### Required work
Repeat the material in full. Keep every line exactly as it is.

### Data to process
=-=-=
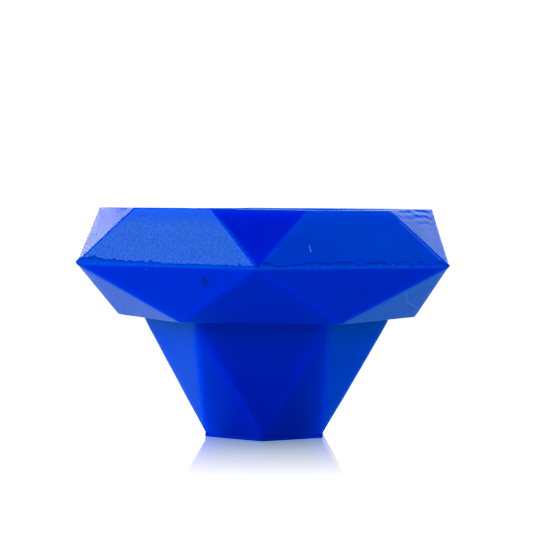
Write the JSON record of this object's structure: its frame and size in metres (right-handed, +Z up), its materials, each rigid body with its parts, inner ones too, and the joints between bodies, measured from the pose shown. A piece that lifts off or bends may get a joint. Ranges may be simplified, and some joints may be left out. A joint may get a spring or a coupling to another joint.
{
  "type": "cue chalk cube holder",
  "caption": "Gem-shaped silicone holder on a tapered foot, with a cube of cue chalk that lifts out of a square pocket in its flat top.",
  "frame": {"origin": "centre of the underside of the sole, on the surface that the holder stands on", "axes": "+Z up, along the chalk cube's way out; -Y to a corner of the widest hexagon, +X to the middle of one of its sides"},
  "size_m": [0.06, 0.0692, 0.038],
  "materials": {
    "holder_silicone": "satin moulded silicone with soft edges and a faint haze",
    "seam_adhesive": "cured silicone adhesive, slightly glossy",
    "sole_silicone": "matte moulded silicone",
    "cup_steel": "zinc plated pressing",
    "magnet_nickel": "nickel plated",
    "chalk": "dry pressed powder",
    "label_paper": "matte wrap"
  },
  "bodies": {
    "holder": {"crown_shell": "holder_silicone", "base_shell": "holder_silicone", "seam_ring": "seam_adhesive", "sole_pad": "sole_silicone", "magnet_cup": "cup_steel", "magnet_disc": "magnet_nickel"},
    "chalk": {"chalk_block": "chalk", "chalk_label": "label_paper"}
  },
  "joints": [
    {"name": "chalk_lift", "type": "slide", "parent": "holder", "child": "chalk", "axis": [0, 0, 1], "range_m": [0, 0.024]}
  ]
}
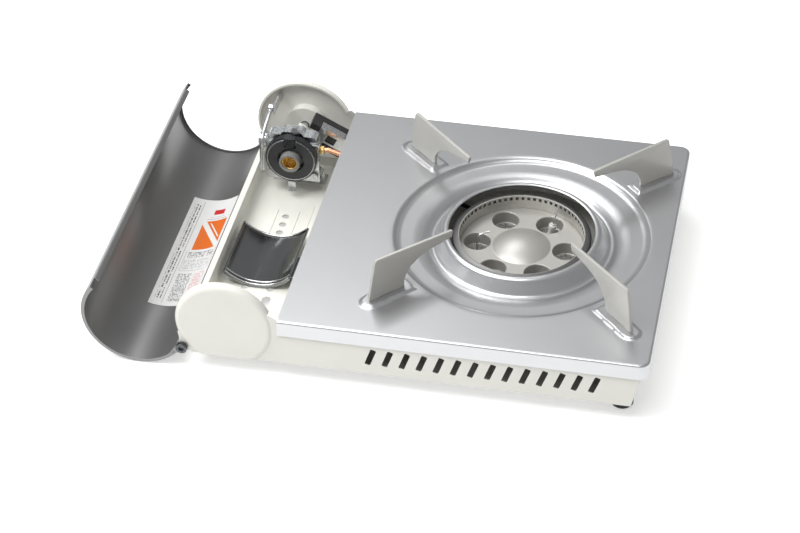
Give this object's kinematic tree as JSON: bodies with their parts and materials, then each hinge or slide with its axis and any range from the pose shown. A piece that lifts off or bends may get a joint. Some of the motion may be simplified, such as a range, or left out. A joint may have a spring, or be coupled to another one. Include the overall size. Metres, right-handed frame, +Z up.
=-=-=
### The result
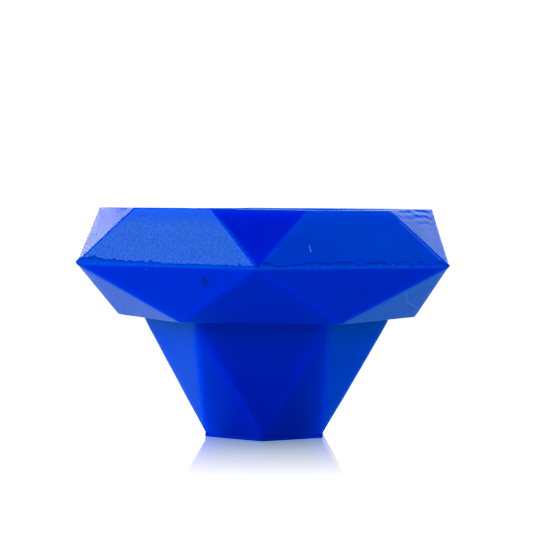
Write the JSON record of this object's structure: its frame and size in metres (right-handed, +Z up), its materials, each rigid body with its parts, inner ones too, and the joints between bodies, measured from the pose shown. A piece that lifts off or bends may get a joint. Ranges may be simplified, and some joints may be left out. A joint may get a spring or a coupling to another joint.
{
  "type": "cue chalk cube holder",
  "caption": "Gem-shaped silicone holder on a tapered foot, with a cube of cue chalk that lifts out of a square pocket in its flat top.",
  "frame": {"origin": "centre of the underside of the sole, on the surface that the holder stands on", "axes": "+Z up, along the chalk cube's way out; -Y to a corner of the widest hexagon, +X to the middle of one of its sides"},
  "size_m": [0.06, 0.0692, 0.038],
  "materials": {
    "holder_silicone": "satin moulded silicone with soft edges and a faint haze",
    "seam_adhesive": "cured silicone adhesive, slightly glossy",
    "sole_silicone": "matte moulded silicone",
    "cup_steel": "zinc plated pressing",
    "magnet_nickel": "nickel plated",
    "chalk": "dry pressed powder",
    "label_paper": "matte wrap"
  },
  "bodies": {
    "holder": {"crown_shell": "holder_silicone", "base_shell": "holder_silicone", "seam_ring": "seam_adhesive", "sole_pad": "sole_silicone", "magnet_cup": "cup_steel", "magnet_disc": "magnet_nickel"},
    "chalk": {"chalk_block": "chalk", "chalk_label": "label_paper"}
  },
  "joints": [
    {"name": "chalk_lift", "type": "slide", "parent": "holder", "child": "chalk", "axis": [0, 0, 1], "range_m": [0, 0.024]}
  ]
}
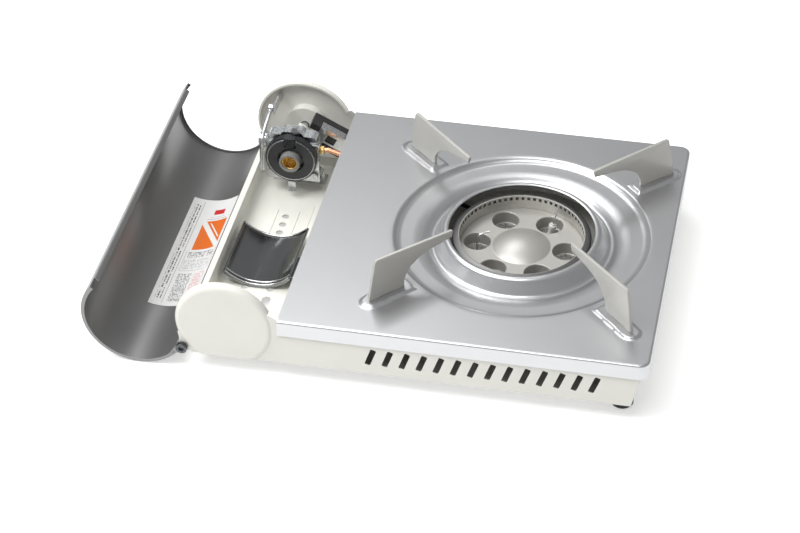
Give this object's kinematic tree as JSON: bodies with their parts and materials, then each hinge or slide with its axis and any range from the pose shown. A piece that lifts off or bends may get a joint. Some of the motion may be simplified, such as a range, or left out. A joint may have a spring, or be coupled to another one. Include the overall size. Metres, right-handed frame, +Z up.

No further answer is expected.